## [Problem requirements]
Everything from the line containing "Write the build123d" down to the line containing "FIT_GAP = 0.1" is to be returned exactly; include both boundary lines and leave out all others.
• • • • • • •
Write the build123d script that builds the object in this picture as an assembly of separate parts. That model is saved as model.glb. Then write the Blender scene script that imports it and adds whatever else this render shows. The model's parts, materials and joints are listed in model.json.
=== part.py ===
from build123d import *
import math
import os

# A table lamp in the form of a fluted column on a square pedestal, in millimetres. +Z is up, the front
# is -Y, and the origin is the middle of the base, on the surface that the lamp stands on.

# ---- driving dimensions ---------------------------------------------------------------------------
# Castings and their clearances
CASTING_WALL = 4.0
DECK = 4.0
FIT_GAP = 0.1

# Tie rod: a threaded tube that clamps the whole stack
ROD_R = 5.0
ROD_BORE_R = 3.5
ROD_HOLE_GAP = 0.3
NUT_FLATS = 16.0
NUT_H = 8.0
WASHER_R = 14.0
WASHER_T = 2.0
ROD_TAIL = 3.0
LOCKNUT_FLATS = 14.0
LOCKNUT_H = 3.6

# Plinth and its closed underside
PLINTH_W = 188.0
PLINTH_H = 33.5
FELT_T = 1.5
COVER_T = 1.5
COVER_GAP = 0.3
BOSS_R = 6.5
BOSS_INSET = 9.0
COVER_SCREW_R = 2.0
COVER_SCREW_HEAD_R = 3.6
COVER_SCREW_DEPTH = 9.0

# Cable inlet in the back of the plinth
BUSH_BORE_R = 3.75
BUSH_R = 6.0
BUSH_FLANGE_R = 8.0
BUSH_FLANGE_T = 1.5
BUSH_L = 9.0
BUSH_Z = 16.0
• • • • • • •
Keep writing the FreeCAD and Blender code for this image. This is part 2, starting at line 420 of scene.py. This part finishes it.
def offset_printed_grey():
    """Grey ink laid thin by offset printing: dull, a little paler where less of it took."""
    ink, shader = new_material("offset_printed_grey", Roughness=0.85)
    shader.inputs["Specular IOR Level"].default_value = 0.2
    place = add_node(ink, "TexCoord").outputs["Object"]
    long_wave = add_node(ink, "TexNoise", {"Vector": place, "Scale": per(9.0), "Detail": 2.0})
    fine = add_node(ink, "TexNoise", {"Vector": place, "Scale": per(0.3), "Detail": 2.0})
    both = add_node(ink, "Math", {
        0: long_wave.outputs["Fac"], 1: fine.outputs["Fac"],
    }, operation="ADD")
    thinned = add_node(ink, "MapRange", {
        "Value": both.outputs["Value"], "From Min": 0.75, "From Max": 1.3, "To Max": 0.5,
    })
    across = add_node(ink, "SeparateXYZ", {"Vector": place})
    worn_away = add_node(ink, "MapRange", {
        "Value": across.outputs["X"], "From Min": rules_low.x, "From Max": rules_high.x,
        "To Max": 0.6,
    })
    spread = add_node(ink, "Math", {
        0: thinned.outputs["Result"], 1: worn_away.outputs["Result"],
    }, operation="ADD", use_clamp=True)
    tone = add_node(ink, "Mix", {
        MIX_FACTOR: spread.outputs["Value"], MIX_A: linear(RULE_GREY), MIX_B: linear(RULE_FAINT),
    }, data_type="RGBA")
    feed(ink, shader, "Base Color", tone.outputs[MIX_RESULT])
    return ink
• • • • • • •
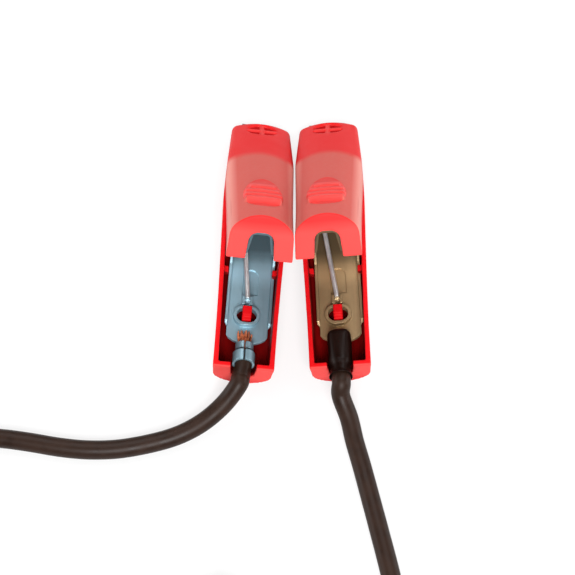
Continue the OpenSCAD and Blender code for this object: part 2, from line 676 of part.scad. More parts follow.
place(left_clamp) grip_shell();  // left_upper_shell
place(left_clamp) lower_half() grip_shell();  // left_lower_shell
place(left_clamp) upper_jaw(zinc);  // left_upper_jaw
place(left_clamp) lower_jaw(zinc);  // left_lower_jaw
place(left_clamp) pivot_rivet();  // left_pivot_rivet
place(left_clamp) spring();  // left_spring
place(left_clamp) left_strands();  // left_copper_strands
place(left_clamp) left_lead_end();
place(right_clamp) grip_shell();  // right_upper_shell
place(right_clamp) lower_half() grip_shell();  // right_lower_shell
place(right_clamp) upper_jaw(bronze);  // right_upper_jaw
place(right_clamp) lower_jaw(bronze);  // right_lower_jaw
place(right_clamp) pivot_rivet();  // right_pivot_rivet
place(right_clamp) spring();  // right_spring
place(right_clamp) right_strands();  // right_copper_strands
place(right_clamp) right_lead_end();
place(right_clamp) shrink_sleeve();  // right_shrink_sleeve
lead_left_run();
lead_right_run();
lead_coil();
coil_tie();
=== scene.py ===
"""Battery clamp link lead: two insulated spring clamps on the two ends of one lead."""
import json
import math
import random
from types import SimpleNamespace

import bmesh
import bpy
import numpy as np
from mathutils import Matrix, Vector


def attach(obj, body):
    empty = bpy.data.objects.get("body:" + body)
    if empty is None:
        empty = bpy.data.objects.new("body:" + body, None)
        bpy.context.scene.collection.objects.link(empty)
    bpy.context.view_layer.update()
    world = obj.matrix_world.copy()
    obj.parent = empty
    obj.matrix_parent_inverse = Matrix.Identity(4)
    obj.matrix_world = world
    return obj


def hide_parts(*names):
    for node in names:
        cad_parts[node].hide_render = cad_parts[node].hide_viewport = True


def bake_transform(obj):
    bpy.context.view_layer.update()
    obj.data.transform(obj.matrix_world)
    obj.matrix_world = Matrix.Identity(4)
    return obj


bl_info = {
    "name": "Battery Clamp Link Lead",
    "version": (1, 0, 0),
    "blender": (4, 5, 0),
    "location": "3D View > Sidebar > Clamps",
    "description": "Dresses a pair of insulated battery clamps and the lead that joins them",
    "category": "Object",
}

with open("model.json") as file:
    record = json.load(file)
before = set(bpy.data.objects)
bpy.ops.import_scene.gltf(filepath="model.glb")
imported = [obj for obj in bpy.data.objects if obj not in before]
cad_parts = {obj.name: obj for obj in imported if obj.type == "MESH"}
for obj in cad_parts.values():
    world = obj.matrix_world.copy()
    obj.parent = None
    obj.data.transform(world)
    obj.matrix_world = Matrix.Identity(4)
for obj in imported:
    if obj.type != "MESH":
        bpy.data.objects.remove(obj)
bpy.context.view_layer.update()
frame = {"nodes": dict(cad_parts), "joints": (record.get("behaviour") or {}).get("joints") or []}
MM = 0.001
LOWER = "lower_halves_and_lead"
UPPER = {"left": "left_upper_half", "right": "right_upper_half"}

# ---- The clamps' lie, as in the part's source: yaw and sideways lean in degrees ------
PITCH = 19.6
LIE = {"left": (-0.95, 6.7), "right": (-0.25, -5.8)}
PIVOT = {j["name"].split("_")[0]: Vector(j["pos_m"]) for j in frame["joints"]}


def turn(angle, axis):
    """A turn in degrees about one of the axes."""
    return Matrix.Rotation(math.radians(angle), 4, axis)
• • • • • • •
## [Response to this exercise]
Write the build123d script that builds the object in this picture as an assembly of separate parts. That model is saved as model.glb. Then write the Blender scene script that imports it and adds whatever else this render shows. The model's parts, materials and joints are listed in model.json.
=== part.py ===
from build123d import *
import math
import os

# A table lamp in the form of a fluted column on a square pedestal, in millimetres. +Z is up, the front
# is -Y, and the origin is the middle of the base, on the surface that the lamp stands on.

# ---- driving dimensions ---------------------------------------------------------------------------
# Castings and their clearances
CASTING_WALL = 4.0
DECK = 4.0
FIT_GAP = 0.1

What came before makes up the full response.